Bei dem Wort »Serie« geraten ja inzwischen gestandene Feuilleton-RedakteurInnen in geradezu konvulsivische Zuckungen. Sofort werden die üblichen Verdächtigen der amerikanischen Produktionen heruntergerattert und vom »neuen Erzählen« berichtet. Dabei gab es Serien schon immer, aber es geht wohl um mehr, um Welterklärung, ja: Welterfassung wie weiland dies nur dem »großen Roman« zugetraut wurde (wobei noch zu Goethes Zeiten der Roman ungefähr das war, was man heute Schmonzetten nennt). Der gute deutsche Rezipient weiß natürlich, wohin er schauen muss und ist demzufolge immer ein bisschen skeptisch, wenn nun (scheinbar) peu à peu auch deutsch(sprachig)e Serien produziert werden.

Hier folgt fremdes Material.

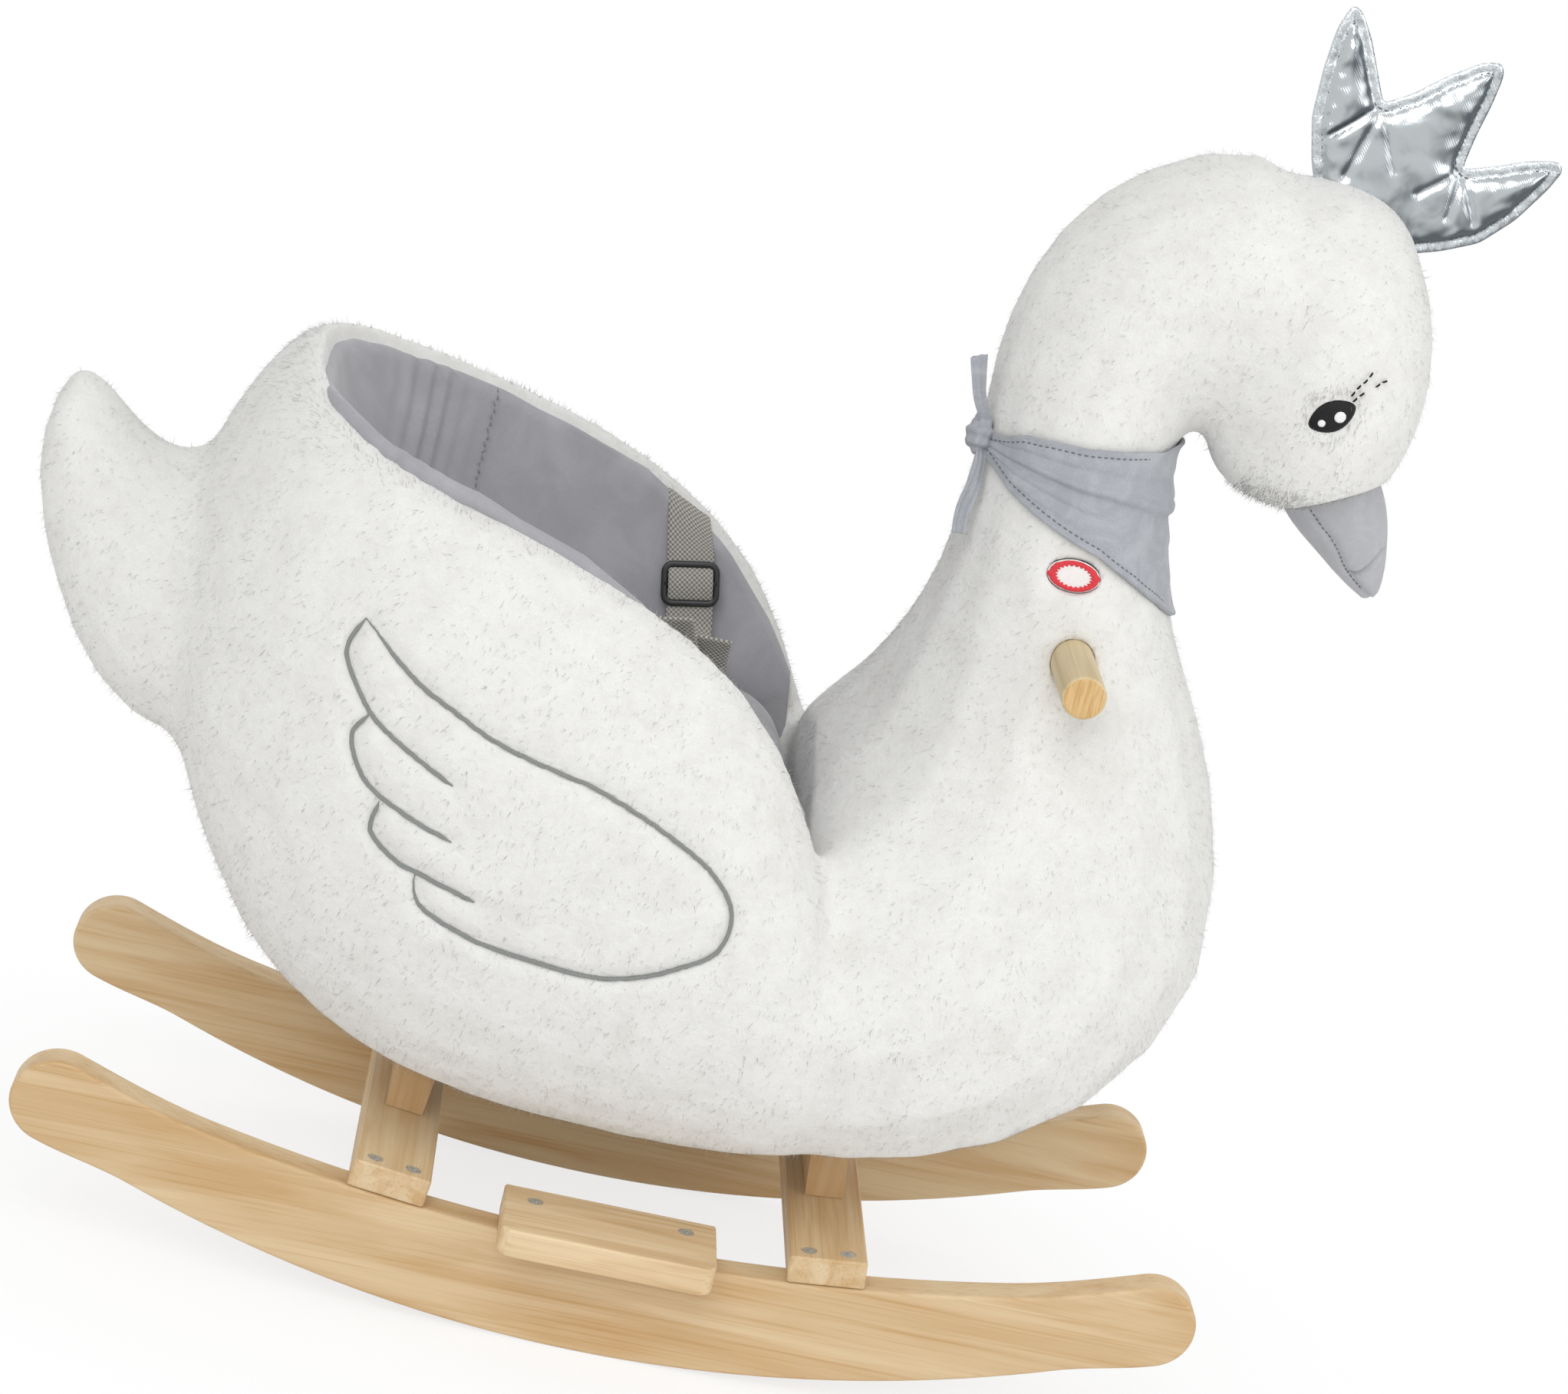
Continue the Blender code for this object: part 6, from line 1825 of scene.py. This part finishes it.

Es ist bedauerlich, dass diese zuweilen in Selbsthass sich suhlenden Abwehrmechanismen ausgerechnet bei »Babylon Berlin« fast gänzlich versagt haben. Aus Gründen, über die man nur spekulieren kann, wurden die bisherigen 16 Folgen (insgesamt 12 Stunden Sendezeit in 2 »Staffeln«) bis auf eine Ausnahme nahezu abgefeiert.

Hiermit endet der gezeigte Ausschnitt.